Was this because they wanted a “factional administration” which would, insure mechanical majority domination within the League? Emphatically not; the election of the new NEC has shown that every effort will be made to insure minority viewpoints of representation.

But the Party NEC proved that by a policy of “not taking sides” a body of honest Socialists was brought to a point where it could tolerate and compromise with elements which have violated the integrity of the movement.

The delegates at Pittsburgh realized that AN ADMINISTRATION WHICH DOES NOT ACT ON THE BASIS OF PRINCIPLES WILL ACT ON THE BASIS OF OPPORTUNISM AND POLITICAL TRADING.

Second, they wanted a left wing organization which would be left wing AS an organisation.

Was this to make the League an organization which would help build the left wing in the movement as a whole? Partially, but that was not uppermost in the minds of the delegates.

With the Party NEC meeting had come the first full realization that the Party was not under a really left wing leadership, and might not be even after the Party’s next convention.

These young people represented the most active elements in the movement, those who have been out “organizing, educating, and propagandizing” for Socialism.

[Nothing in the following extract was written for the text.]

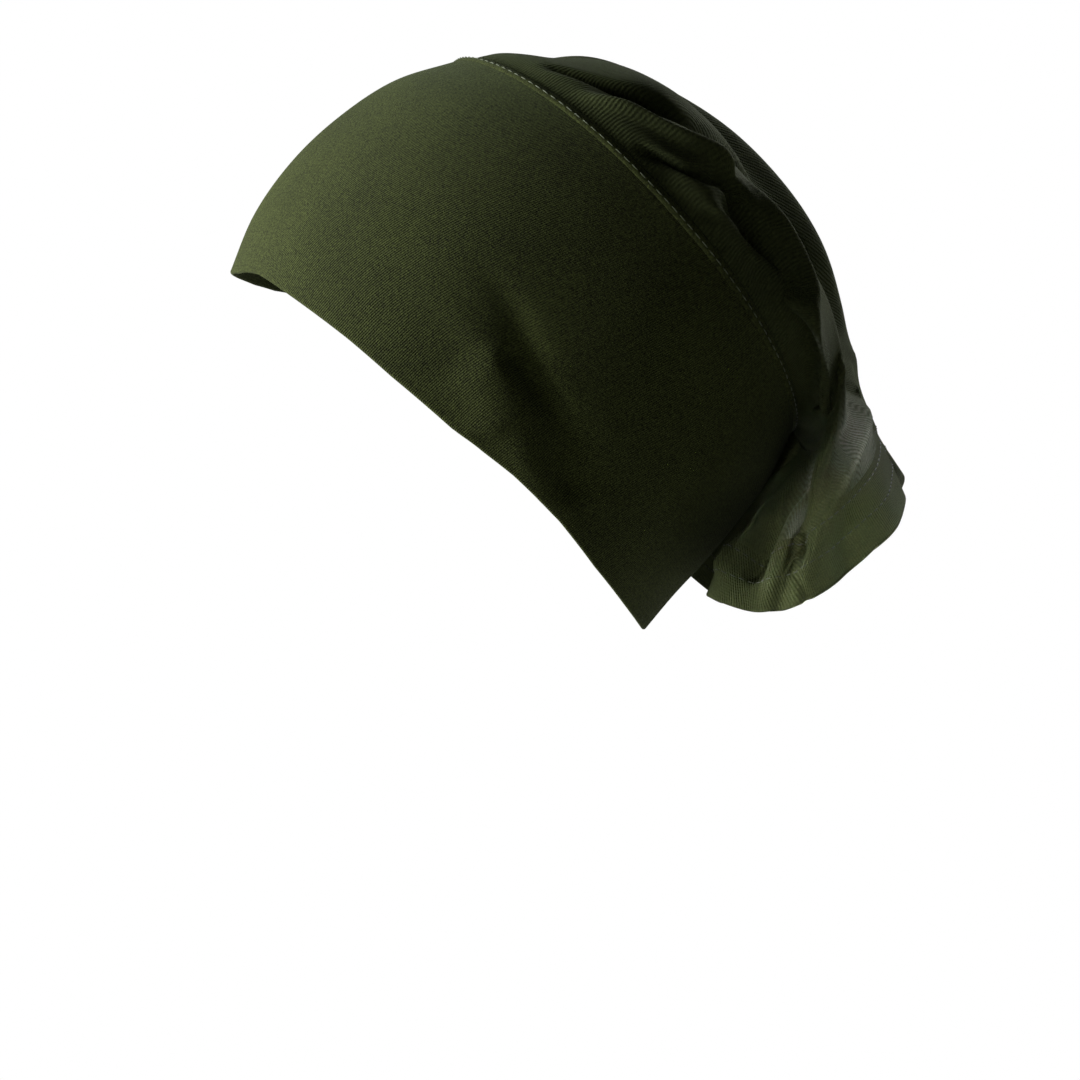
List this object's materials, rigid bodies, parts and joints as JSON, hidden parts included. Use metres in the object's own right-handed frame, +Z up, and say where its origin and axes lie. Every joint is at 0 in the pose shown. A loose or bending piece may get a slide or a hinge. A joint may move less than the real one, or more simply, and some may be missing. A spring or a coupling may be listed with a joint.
{
  "type": "hijab underscarf cap",
  "caption": "Soft jersey underscarf cap in its worn form: a snug folded band round the face, a topstitched seam over the crown and a slack ridged tube falling behind the head to a turned hem.",
  "frame": {"origin": "inside the top of the crown, on the mid-line at the join seam, where the cap sits on a head", "axes": "+X to the back of the head, -Y to the wearer's left, +Z up"},
  "size_m": [0.2199, 0.154, 0.1866],
  "materials": {
    "band_jersey": "matte knit",
    "seam_jersey": "matte knit",
    "tube_jersey": "matte knit",
    "hem_jersey": "matte knit"
  },
  "bodies": {
    "root": {"front_band": "band_jersey", "join_seam": "seam_jersey", "tail_tube": "tube_jersey", "tail_hem": "hem_jersey"}
  },
  "joints": []
}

They, more than other Socialists, have come in contact with the masses that are becoming radicalized, particularly the youth, among whom the Communist influence and the fascist danger are greatest, and they have come to understand that Socialism without Militant theory and policy to back it is sterile.

They wanted a left wing organization not simply to build the left wing in the Socialist movement, but TO BUILD THE MOVEMENT ITSELF, AND DESTROY THE EXTERNAL ENEMIES OF THE MOVEMENT.

Individual resolutions, individual personalities, were subordinated to this great purpose. The YPSL has elected a left wing leadership as a left wing leadership. It has chosen to be a left wing organization and to be left wing as an organization.

That is why we could openly, in fact proudly, say, to the outside workers, as well as to our comrades: “Left Tendency Dominates Socialist Youth Congress.”